From: Marco Baringer
Subject: Re: ABCL for web-programming, reloaded
Date: 
Message-ID: <m2y89pjis3.fsf@soma.local>
"Alex Mizrahi" <········@users.sourceforge.net> writes:

> then i tried continuation-based approach. code for CPS-transform was
> taken from UCW, particulary from arnesi library by Marco
> Baringer. luckily, it worked in ABCL quite fine.  i've implemented
> some framework that allows to separate application logic from
> web-page generation and allows to easily connect input from web
> forms to application flow.  for my relatively incomplex interface,
> that worked quite fine.

i'm really glod to hear that. was there something you didn't like
about the rest (the component stuff basically) of ucw? is there
anything ucw could steal from your code?

> for xhtml generation i used LML2, that is based on htmlgen by Franz
> Inc.  i use MySQL as RDBMS, i've got JDBC code wrapped in some more
> high-level functions, so there is no SQL in application logic,
> however it only somewhat resemles object-relational mapping, and is
> very imperfect. as i remember UncommonSQL was much better, but
> porting it to work with JDBC could take some time..  i also found
> that cl-ppcre regex library is working quite well in ABCL, in spite
> that this support is not mentioned in cl-ppcre docs..
>
> if there is somebody interested in this stuff, i can make package with demo
> application code and publish it somewhere.

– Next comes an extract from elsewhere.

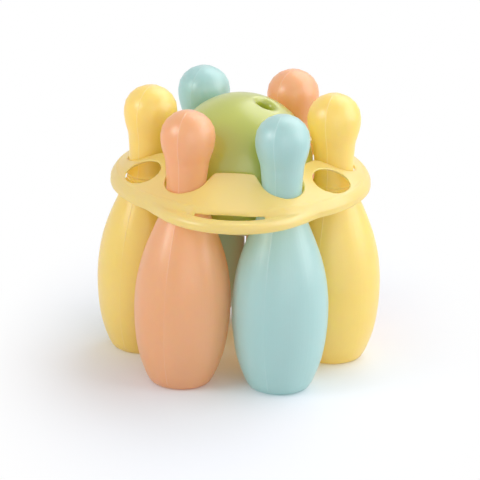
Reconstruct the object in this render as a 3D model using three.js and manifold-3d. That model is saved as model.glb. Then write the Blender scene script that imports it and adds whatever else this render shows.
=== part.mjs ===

i would love to see what you came up with for dealing with forms (i've
built n-million web form apis, not a single one has convinced me).

-- 
-Marco
Ring the bells that still can ring.
Forget the perfect offering.
There is a crack in everything.
That's how the light gets in.
	-Leonard Cohen
From: Andras Simon
Subject: Re: ABCL for web-programming, reloaded
Date: 
Message-ID: <klhdgdb1yh.fsf@hexagon.renyi.hu>
"Alex Mizrahi" <········@users.sourceforge.net> writes:

 
> if there is somebody interested in this stuff, i can make package with demo
> application code and publish it somewhere.

Please do. At the very least, it'd be a much more useful jfli-abcl example
than the present ones. I'd love to make a link to it from jfli-abcl's README.